Your task: Below are the records. List every line holding the word "down".

* begin Supplied data *

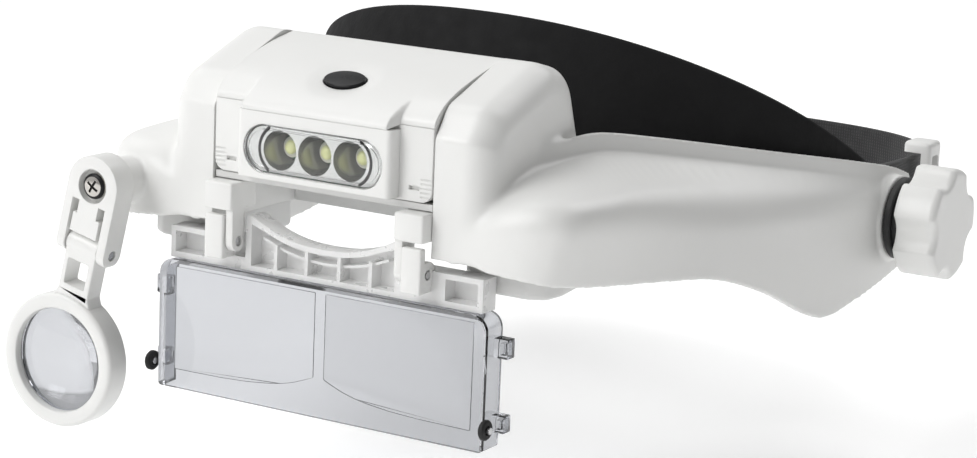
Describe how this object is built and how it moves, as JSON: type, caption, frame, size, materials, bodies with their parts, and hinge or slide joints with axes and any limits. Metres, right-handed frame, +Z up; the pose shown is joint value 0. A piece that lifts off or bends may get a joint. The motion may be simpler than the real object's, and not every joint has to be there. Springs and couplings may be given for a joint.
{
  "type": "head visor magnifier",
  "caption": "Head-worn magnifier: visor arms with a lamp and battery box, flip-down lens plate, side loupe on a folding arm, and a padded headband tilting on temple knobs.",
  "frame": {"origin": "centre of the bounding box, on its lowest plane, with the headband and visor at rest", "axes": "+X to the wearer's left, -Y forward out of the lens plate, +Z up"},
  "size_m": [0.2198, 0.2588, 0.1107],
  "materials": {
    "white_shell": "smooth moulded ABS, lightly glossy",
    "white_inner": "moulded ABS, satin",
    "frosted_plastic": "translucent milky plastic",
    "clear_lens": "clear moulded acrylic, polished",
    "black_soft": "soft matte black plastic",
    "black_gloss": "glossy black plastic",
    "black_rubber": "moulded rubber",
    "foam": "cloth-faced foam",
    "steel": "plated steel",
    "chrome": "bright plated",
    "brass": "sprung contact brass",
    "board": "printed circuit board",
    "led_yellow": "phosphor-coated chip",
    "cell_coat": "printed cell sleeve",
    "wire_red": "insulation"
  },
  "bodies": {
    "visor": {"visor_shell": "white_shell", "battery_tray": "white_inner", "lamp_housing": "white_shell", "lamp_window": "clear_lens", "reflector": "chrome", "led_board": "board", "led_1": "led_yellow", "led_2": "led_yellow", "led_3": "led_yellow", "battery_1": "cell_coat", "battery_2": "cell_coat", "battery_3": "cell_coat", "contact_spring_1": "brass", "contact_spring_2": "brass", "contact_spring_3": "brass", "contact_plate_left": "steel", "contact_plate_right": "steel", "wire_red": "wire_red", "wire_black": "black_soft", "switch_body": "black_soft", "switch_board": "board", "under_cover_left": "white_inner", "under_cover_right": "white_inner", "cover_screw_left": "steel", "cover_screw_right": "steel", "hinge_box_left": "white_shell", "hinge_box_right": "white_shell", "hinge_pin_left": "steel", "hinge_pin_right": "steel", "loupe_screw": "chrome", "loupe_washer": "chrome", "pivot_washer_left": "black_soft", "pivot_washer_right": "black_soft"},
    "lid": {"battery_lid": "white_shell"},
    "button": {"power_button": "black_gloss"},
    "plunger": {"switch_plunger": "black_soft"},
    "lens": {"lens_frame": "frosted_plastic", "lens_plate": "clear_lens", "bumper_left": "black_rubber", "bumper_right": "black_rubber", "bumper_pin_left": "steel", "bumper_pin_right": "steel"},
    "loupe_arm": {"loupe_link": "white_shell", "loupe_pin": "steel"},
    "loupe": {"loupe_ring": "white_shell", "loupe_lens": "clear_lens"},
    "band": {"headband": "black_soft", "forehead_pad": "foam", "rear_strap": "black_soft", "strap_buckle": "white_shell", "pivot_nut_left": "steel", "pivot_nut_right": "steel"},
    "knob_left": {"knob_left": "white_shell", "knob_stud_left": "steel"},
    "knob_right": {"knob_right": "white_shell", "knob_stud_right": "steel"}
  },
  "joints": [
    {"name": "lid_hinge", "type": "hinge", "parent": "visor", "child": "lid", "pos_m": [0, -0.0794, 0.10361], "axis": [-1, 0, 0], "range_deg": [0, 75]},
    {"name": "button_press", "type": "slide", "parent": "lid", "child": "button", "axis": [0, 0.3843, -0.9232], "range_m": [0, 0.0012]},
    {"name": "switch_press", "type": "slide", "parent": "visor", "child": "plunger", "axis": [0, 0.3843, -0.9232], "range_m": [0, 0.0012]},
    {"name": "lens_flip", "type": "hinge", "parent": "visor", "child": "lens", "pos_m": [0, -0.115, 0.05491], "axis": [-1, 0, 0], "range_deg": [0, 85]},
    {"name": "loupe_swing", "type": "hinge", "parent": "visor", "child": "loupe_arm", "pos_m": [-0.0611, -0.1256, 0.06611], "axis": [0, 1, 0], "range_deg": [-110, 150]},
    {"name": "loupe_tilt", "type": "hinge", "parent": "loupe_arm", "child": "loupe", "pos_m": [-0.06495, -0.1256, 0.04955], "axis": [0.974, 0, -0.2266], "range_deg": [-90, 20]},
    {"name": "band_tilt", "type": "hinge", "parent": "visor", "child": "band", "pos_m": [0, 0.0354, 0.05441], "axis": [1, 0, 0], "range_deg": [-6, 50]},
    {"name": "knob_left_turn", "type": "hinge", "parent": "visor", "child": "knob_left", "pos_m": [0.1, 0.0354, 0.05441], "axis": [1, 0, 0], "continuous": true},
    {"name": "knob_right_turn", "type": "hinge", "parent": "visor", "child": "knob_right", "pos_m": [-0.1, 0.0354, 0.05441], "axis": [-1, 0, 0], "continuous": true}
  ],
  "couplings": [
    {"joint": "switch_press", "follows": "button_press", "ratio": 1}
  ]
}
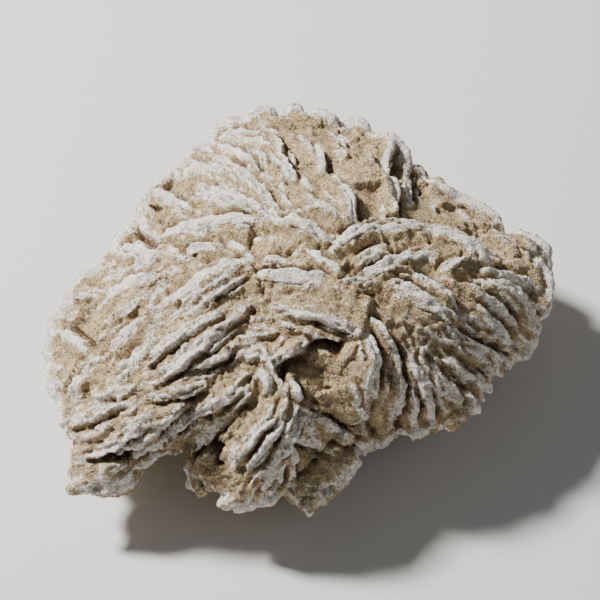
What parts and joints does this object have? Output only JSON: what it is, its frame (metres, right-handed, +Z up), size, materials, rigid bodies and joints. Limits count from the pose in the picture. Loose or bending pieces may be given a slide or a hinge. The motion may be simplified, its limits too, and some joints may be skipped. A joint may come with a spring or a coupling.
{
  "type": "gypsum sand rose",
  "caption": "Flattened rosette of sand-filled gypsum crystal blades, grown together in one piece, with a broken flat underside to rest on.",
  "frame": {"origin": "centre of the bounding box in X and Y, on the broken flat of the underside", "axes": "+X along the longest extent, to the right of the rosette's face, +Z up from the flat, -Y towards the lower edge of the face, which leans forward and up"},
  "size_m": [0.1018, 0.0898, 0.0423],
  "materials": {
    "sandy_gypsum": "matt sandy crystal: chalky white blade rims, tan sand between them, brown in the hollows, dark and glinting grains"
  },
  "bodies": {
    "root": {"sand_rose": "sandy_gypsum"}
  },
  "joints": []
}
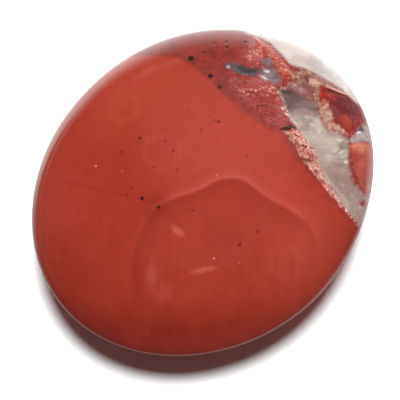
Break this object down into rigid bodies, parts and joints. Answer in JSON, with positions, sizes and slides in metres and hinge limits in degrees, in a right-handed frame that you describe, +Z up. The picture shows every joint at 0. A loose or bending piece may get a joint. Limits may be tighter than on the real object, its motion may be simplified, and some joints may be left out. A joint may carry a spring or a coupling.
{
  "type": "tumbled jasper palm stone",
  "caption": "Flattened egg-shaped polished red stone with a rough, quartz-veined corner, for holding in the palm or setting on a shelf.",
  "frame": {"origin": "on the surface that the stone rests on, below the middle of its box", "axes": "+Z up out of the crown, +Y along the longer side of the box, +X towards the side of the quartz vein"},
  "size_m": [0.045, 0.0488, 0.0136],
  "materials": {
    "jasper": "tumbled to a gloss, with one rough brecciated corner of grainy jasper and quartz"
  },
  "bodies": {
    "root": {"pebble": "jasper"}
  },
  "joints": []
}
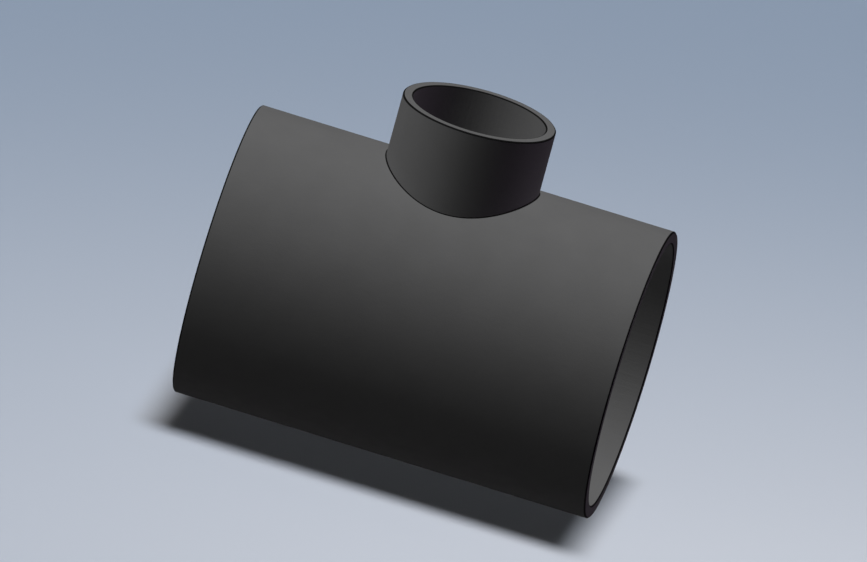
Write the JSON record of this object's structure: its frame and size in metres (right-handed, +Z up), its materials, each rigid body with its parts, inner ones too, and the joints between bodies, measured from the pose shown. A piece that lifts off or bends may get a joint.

* end Supplied data *

Solution for this exercise:
  "caption": "Head-worn magnifier: visor arms with a lamp and battery box, flip-down lens plate, side loupe on a folding arm, and a padded headband tilting on temple knobs.",
Break this object down into rigid bodies, parts and joints. Answer in JSON, with positions, sizes and slides in metres and hinge limits in degrees, in a right-handed frame that you describe, +Z up. The picture shows every joint at 0. A loose or bending piece may get a joint. Limits may be tighter than on the real object, its motion may be simplified, and some joints may be left out. A joint may carry a spring or a coupling.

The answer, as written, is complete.